• [Work instructions]: Across the listing below, how many lines hold "object"? Reply with the number by itself.

• [Dataset rows]:
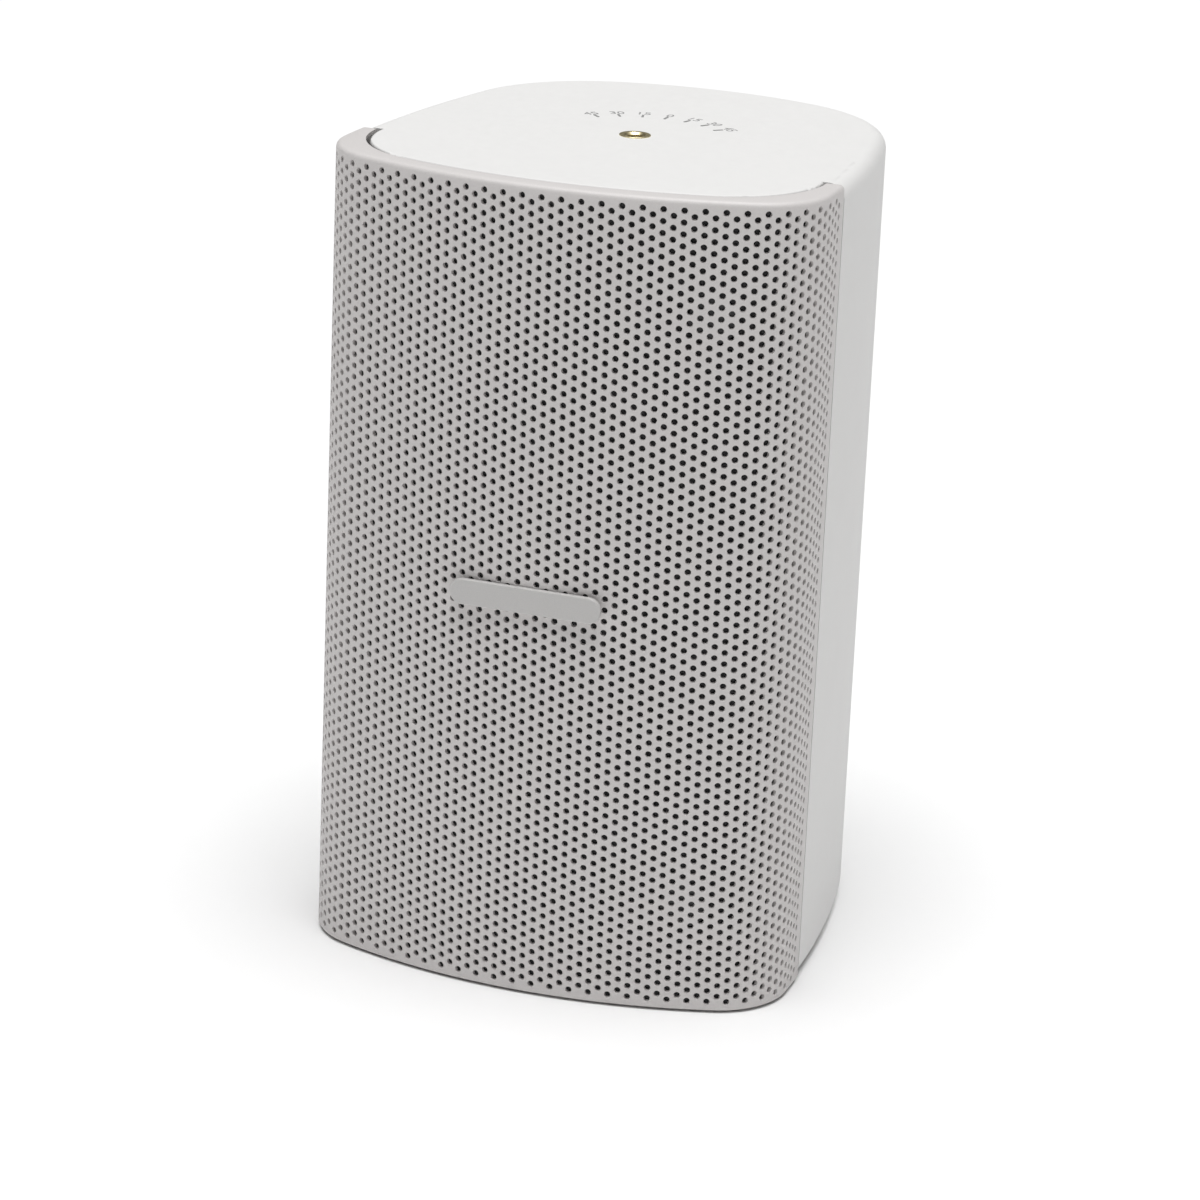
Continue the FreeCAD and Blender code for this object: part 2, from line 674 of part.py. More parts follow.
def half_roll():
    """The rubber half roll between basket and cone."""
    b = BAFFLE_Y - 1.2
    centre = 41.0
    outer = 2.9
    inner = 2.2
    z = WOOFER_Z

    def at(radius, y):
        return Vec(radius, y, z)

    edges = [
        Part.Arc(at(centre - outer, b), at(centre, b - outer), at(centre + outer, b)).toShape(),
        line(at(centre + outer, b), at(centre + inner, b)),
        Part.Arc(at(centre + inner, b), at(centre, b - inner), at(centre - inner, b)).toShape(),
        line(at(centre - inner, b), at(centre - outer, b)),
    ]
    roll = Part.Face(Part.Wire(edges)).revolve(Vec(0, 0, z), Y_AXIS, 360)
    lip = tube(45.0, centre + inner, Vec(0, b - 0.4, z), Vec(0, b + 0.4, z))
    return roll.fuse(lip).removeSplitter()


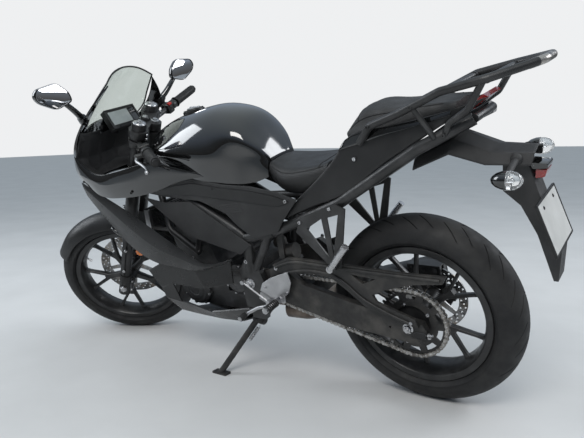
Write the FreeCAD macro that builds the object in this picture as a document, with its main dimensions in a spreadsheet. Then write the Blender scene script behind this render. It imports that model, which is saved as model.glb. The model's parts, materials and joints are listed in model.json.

• [Exercise response]: 2